You may recall a few months ago that the Ypsilanti City Council was looking to sell the Parkview Apartments to the Finch Group of Florida for a hundred bucks or so because they believe the key to the City’s revitalization lies in the interests of developers from Florida or Ohio or Troy, Michigan. The Ypsilanti Housing Commission turned out a large enough audience for that April 6th meeting that the venue had to be changed. A fabulous presentation and testimonials from the audience prompted City Council to table Resolution 2005-55 that would have disapproved of any YHC purchase, lease, agreement, or option regarding the apartments.

Later during an April 25th closed door session, City Council issued a list of twenty-five conditions that the YHC had to meet in order to purchase the property. The deal-breaker being the the YHC had to make the apartments into condos within five years — a stipulation that was impossible to meet based on the conditions set forth by YHC’s investors. No one would send me this list, but the Mayor was speaking to the press about it, so it couldn’t have been too secretive. Regardless, that’s a bit of information that sounds interesting.

The YHC then issued a memoranda of understanding to Council and pleaded that an agreement between the two parties be hammered out so they could close on the property by May 20th.

Of the few people willing to speak to me, I was assured by one that the contract between the City Council and YHC was non-binding and meaningless to HUD, and the property would close as scheduled.

The 20th comes and goes, and the YHC doesn’t close on the property. All last week there is some last-minute negotiating between the two parties, and a deal is struck. The problem is that the HUD deadline has passed and they don’t care about any new agreement. It’s too late. The ball has been dropped. The pooch has been screwed.

Ultimately, HUD sold the property to Dakko of Queens, NY. In the end, the City lost, the YHC lost, and most importantly, the residents of Parkview Apartments lost because who knows if only the minimum repairs will be made or if Dakko plans to do as in-depth of a job as the YHC had planned to do.

Where this gets interestin is in the second-hand analysis of what happened. The most comic, ironic, tragic, or pathetic thing in all of this the City and the YHC are basically the same people. The YHC is made up of people appointed by the City. It’s like the local version of Ted Williams’ children fighting over his frozen head. The second most -ic thing in all of this is that there is a perfect scapegoat already in place — the Department of Housing and Urban Development. Even though HUD set a firm deadline of the 20th that everyone missed, the official line from City officials is going to be that everyone came to an agreement, but HUD rejected it anyway. Don’t blame us [City Council], we tried.

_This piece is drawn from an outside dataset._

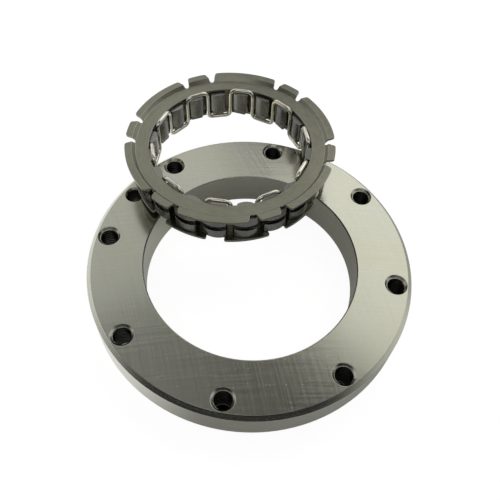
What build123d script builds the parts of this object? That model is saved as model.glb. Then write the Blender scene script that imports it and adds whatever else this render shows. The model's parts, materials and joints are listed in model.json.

I am not in the speculating business and am a bit terrified to go much further with this, but in this game of chicken, what was City Council hoping to get out of this? There were probably some very good reasons to issue this list of 25 conditions, but why did everyone involved wait until after the deadline to get serious about resolving them? What were these compromises that led to an agreement? They should be pretty serious to derail a project as big as this.

Finally, why couldn’t Mark Felt live closer to me?